§ **Exercise instructions**
Copy exactly the block of lines between the one containing "if shape.isValid() else" and the one containing "obj.parent = None", inclusive.

--- START OF Given records ---

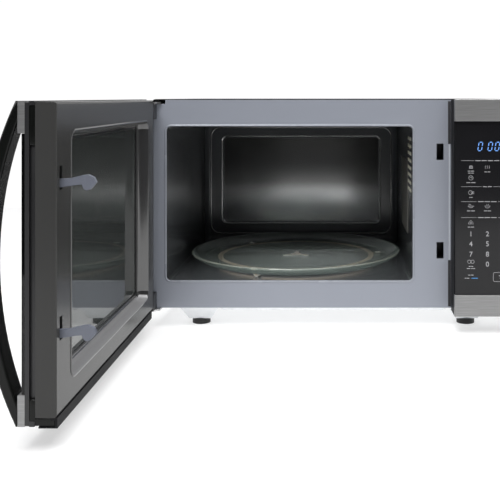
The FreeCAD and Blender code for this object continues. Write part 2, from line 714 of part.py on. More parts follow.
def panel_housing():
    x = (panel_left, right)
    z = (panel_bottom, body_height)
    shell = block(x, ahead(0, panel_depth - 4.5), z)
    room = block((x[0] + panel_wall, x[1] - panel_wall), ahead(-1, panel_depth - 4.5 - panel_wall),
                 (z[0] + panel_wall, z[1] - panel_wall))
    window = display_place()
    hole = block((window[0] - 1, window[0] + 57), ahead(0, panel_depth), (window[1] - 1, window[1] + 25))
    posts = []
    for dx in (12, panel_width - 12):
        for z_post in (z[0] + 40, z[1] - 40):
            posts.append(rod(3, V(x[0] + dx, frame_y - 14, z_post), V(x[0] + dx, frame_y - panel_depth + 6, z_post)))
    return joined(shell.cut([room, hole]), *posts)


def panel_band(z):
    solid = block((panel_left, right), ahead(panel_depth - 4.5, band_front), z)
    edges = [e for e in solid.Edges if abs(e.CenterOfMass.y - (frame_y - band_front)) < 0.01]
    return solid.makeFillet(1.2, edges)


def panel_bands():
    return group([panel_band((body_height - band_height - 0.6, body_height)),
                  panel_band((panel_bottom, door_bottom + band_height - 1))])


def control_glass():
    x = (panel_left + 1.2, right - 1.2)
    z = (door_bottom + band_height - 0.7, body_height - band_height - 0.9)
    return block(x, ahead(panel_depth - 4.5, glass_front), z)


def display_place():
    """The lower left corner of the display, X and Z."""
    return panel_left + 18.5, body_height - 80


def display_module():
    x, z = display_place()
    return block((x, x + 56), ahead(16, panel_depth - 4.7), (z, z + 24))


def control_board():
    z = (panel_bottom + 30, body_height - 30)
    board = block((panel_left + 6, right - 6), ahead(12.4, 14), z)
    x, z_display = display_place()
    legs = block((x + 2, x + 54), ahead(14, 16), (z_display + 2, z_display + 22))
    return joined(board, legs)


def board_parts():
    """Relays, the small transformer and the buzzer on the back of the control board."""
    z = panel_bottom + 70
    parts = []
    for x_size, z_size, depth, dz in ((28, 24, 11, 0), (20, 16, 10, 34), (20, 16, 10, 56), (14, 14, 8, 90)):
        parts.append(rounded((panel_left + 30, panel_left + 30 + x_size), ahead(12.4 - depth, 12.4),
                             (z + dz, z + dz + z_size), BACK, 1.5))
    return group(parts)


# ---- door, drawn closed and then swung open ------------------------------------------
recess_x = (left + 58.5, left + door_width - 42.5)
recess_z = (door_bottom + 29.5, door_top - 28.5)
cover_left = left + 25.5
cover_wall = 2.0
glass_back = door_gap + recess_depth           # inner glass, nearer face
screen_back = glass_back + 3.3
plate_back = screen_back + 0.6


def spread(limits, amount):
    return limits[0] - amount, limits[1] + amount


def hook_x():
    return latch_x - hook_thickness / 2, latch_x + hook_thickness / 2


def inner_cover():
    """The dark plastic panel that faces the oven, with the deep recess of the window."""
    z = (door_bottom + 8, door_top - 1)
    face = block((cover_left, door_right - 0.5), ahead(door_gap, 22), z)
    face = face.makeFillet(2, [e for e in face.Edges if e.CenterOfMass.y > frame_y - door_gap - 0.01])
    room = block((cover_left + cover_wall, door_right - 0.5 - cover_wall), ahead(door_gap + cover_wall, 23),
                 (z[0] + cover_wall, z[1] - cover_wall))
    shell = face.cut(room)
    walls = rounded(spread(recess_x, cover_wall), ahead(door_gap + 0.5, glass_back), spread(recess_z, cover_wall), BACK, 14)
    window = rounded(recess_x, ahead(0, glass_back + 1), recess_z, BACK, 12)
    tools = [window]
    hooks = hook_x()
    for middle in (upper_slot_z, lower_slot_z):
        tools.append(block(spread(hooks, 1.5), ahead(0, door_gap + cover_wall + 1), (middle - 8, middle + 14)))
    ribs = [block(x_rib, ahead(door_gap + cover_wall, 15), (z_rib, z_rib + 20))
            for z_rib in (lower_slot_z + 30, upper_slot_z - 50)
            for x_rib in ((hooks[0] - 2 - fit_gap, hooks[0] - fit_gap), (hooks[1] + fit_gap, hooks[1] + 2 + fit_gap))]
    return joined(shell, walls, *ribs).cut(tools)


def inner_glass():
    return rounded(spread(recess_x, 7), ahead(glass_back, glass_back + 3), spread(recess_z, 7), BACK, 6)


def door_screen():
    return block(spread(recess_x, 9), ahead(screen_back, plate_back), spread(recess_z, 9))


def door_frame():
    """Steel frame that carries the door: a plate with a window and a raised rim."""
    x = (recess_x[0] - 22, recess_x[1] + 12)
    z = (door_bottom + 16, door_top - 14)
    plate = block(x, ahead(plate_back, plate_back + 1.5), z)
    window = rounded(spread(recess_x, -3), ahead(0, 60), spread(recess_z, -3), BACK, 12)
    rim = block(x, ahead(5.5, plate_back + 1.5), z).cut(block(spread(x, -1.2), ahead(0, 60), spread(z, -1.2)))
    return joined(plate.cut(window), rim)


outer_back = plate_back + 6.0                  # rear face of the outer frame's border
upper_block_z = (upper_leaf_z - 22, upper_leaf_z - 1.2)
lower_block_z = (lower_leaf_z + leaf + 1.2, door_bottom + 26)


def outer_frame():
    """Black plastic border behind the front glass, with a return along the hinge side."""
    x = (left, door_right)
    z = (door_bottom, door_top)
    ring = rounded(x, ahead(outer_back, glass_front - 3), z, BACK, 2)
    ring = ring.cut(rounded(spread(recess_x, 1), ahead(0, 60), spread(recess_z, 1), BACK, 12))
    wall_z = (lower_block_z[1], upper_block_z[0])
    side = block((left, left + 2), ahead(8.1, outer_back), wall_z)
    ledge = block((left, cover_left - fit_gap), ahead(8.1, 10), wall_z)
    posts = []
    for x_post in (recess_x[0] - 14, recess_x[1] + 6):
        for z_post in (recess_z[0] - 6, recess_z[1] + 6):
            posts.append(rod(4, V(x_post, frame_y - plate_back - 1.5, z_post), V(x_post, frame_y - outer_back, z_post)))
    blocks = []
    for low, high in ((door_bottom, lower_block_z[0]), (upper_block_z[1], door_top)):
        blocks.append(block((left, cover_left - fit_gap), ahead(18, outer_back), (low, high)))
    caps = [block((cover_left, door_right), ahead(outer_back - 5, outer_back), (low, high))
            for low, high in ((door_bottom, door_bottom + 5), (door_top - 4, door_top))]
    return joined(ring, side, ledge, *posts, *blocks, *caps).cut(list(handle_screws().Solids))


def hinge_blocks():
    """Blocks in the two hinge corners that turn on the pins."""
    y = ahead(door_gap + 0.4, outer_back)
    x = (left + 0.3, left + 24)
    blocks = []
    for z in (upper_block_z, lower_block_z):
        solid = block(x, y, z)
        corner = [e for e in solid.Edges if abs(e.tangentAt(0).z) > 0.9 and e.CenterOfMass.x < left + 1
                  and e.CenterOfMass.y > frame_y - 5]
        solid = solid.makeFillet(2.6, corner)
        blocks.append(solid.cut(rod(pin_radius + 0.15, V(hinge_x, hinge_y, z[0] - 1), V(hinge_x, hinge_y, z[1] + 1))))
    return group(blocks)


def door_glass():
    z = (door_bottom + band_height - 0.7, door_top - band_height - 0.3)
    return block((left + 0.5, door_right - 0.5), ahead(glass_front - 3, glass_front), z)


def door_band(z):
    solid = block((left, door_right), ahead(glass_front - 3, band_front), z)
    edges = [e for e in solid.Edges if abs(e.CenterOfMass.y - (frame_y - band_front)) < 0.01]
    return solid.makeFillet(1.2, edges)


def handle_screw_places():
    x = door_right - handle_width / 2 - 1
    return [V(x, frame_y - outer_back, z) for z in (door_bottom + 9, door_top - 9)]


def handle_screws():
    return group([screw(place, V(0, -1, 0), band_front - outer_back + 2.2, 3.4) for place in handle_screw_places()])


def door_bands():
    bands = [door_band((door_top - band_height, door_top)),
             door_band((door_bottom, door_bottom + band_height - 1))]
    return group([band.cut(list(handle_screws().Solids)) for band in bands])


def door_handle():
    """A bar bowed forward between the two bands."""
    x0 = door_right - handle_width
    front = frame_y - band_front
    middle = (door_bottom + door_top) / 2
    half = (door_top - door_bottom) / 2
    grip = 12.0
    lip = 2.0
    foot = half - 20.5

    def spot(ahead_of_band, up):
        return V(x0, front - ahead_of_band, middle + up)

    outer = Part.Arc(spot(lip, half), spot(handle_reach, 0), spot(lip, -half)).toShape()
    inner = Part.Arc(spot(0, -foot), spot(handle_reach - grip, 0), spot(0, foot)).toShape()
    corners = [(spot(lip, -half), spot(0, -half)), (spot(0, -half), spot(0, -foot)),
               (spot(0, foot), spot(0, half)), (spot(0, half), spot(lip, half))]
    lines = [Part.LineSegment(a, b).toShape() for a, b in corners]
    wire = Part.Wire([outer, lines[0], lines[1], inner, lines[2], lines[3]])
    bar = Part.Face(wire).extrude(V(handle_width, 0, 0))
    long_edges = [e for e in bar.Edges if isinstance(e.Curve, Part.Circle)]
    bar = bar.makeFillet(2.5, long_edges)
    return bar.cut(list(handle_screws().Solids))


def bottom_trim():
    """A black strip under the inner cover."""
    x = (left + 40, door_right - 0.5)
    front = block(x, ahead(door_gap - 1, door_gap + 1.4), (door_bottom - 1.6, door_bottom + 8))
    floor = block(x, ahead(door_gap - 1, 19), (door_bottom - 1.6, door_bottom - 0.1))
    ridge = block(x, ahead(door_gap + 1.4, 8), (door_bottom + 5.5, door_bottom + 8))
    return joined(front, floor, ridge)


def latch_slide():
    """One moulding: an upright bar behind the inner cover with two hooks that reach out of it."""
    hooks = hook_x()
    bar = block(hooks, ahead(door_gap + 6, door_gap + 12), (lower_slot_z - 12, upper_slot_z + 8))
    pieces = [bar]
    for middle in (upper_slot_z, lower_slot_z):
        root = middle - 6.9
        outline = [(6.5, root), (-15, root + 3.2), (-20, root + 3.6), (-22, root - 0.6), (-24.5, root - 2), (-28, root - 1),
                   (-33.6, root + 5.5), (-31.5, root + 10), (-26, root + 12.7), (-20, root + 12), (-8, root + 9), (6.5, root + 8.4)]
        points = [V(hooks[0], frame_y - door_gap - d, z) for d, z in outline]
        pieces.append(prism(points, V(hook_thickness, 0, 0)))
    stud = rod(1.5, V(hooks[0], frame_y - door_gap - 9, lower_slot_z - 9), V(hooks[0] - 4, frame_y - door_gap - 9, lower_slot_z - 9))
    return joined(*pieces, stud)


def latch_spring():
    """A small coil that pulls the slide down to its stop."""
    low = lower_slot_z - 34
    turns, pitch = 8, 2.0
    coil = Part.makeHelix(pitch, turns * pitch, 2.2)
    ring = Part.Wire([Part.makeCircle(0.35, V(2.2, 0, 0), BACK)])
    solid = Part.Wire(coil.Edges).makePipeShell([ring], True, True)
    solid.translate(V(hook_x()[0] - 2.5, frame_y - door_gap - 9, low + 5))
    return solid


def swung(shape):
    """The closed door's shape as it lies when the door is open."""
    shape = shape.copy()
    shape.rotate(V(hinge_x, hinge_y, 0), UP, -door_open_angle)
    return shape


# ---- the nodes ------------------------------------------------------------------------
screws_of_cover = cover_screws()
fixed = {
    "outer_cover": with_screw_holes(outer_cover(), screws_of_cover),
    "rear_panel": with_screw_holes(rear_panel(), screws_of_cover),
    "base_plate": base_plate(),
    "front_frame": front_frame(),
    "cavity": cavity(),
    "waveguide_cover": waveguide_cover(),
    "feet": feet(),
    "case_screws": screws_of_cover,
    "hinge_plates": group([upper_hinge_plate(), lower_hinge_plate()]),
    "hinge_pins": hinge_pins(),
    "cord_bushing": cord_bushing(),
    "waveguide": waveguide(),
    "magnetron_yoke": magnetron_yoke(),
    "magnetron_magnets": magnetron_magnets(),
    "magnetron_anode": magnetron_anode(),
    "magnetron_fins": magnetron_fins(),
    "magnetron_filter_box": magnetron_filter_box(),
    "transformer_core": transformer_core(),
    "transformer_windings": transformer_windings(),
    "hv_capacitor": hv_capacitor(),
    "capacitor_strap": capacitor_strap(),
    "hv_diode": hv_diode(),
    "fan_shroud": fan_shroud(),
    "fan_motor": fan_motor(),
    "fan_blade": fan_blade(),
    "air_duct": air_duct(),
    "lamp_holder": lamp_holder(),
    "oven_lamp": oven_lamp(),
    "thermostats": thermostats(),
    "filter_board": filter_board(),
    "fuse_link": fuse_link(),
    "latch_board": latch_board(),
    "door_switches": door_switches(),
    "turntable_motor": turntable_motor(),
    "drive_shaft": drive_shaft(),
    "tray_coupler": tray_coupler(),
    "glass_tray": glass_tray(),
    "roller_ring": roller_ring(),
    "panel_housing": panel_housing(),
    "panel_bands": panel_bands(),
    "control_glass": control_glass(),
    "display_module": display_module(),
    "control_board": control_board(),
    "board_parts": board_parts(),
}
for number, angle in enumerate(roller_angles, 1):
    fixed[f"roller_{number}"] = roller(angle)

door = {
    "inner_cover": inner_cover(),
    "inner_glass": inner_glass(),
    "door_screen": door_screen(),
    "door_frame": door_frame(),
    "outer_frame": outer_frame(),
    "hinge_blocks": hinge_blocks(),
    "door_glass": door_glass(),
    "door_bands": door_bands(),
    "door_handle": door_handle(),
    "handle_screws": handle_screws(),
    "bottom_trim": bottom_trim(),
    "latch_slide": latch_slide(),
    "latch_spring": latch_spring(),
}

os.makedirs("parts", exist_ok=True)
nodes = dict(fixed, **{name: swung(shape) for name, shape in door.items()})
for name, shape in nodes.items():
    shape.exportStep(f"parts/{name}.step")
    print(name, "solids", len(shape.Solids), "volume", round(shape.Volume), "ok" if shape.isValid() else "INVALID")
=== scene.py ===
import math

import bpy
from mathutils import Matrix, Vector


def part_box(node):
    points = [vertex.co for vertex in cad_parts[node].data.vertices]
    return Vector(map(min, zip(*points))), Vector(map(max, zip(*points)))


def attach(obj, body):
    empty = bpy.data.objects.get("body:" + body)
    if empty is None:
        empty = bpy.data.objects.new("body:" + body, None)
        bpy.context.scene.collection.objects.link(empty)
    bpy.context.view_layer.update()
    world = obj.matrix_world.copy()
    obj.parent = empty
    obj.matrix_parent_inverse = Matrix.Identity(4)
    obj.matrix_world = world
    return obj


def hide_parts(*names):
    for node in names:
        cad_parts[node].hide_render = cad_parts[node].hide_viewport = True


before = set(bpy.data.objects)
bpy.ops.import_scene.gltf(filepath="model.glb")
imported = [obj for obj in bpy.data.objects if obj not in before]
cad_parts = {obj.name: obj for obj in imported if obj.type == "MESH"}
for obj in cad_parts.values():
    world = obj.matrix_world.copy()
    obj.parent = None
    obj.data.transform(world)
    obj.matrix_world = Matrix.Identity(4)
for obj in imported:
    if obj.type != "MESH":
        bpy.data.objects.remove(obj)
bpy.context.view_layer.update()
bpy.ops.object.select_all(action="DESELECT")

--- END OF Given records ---
--- START OF Given records ---

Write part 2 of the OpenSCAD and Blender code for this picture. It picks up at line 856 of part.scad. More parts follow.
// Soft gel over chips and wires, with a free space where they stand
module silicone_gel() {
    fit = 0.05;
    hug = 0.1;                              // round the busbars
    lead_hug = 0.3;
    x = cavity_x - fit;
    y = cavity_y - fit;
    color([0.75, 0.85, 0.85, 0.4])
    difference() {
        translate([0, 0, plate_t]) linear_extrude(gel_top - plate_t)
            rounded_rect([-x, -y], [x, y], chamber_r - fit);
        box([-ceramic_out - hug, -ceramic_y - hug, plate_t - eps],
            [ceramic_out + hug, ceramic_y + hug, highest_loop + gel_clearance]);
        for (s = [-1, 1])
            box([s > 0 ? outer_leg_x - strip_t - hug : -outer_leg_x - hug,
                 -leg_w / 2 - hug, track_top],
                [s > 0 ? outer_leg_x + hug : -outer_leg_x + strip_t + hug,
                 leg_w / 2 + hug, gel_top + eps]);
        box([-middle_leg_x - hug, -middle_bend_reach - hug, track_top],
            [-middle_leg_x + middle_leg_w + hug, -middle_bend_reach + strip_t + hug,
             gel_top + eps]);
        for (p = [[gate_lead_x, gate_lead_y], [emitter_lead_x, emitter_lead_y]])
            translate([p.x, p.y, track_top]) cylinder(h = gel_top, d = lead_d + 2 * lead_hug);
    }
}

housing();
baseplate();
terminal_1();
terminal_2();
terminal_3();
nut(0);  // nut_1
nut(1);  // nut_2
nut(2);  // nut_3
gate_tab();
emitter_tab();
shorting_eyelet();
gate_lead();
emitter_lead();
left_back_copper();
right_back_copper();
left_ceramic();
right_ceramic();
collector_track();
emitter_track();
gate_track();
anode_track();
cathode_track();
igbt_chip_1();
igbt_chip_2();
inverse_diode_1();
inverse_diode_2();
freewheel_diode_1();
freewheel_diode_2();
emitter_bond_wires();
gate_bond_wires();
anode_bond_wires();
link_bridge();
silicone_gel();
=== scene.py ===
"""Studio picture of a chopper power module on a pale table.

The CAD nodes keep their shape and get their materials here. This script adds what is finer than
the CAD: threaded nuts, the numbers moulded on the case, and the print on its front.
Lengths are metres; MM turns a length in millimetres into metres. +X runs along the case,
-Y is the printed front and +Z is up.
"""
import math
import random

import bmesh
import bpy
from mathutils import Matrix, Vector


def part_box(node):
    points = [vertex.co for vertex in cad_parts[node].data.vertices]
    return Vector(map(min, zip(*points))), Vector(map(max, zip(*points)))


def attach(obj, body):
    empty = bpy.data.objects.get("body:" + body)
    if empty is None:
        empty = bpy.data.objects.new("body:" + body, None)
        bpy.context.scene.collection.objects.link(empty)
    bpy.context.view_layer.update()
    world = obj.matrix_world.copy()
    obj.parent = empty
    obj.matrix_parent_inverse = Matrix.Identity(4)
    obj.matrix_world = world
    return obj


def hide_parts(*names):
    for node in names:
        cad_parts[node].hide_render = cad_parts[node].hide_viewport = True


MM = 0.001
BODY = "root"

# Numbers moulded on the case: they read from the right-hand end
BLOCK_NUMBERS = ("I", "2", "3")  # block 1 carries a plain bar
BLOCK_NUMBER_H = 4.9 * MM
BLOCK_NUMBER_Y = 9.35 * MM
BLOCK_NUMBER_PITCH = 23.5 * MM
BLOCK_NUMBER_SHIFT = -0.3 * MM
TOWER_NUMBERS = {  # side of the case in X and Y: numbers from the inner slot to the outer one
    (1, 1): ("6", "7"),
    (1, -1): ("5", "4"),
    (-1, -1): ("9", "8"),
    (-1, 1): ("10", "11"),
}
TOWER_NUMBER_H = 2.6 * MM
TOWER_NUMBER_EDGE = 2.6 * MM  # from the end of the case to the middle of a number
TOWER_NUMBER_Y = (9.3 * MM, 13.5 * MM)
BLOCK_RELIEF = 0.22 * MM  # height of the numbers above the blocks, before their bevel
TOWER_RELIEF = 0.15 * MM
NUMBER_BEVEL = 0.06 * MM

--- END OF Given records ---

§ **Answer**
    print(name, "solids", len(shape.Solids), "volume", round(shape.Volume), "ok" if shape.isValid() else "INVALID")
=== scene.py ===
import math

import bpy
from mathutils import Matrix, Vector


def part_box(node):
    points = [vertex.co for vertex in cad_parts[node].data.vertices]
    return Vector(map(min, zip(*points))), Vector(map(max, zip(*points)))


def attach(obj, body):
    empty = bpy.data.objects.get("body:" + body)
    if empty is None:
        empty = bpy.data.objects.new("body:" + body, None)
        bpy.context.scene.collection.objects.link(empty)
    bpy.context.view_layer.update()
    world = obj.matrix_world.copy()
    obj.parent = empty
    obj.matrix_parent_inverse = Matrix.Identity(4)
    obj.matrix_world = world
    return obj


def hide_parts(*names):
    for node in names:
        cad_parts[node].hide_render = cad_parts[node].hide_viewport = True


before = set(bpy.data.objects)
bpy.ops.import_scene.gltf(filepath="model.glb")
imported = [obj for obj in bpy.data.objects if obj not in before]
cad_parts = {obj.name: obj for obj in imported if obj.type == "MESH"}
for obj in cad_parts.values():
    world = obj.matrix_world.copy()
    obj.parent = None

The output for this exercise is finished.